Choose the right companies to host your offerings. Reg CF requires an SEC-registered platform, so evaluate options based on their reach, user experience, and support services. For Reg A+, consider platforms with a track record of successful large-scale raises.

 

Compliance Considerations for the Crowdfunding Stack

Navigating the regulatory landscape requires careful attention to compliance. Here are key considerations:

 

– **Regulatory Filings**: Ensure timely and accurate filings with the SEC for each type of offering. This includes Form D for Reg D, Form C for Reg CF, and Form 1-A for Reg A+.

– **Disclosure Requirements**: Each regulation has specific disclosure requirements to protect investors.
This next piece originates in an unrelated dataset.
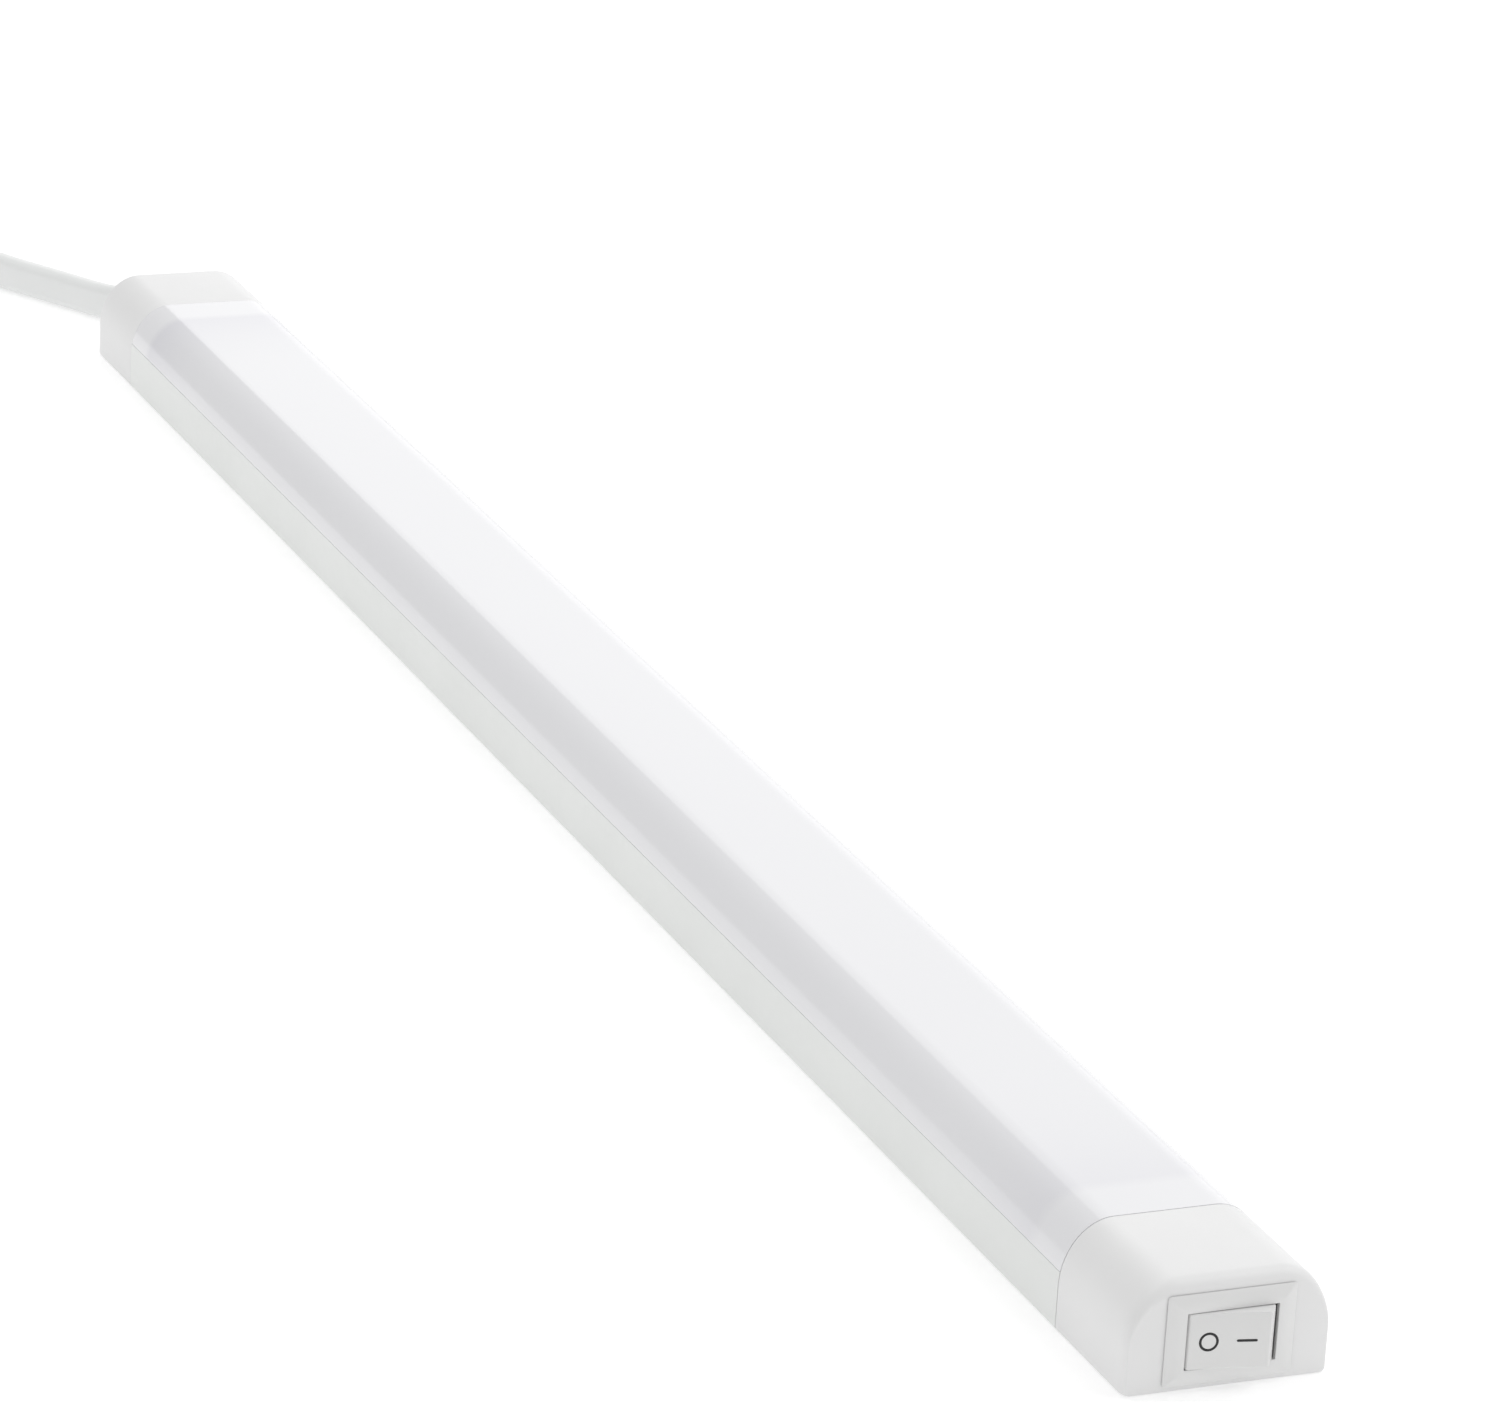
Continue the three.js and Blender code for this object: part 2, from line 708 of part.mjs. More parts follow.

Prepare comprehensive documentation, including financial statements, business plans, and risk factors.

– **Ongoing Reporting**: Especially for Reg A+, ongoing reporting obligations must be met to maintain compliance. This includes annual, semi-annual, and current reports similar to those required for public companies.

 

Final Insights

The strategic use of the crowdfunding stack—combining Reg D, Reg CF, and Reg A+—offers a powerful tool for companies looking to maximize their fundraising potential. By leveraging the strengths of each regulation, companies can attract a diverse pool of investors, secure funding at various growth stages, and achieve greater flexibility and scalability in their capital-raising efforts. 

While the regulatory landscape can be complex, the rewards of successfully navigating it are significant. With the right approach and professional guidance, companies can unlock new opportunities in the private capital markets and drive their growth to new heights. As the private capital markets continue to evolve, the crowdfunding stack stands out as a forward-thinking strategy that aligns with the democratization of investment and the future of fundraising.

 

Disclaimer: This blog post is for informational purposes only and does not constitute legal, financial, or investment advice. Consult your own advisors before making any investment decisions.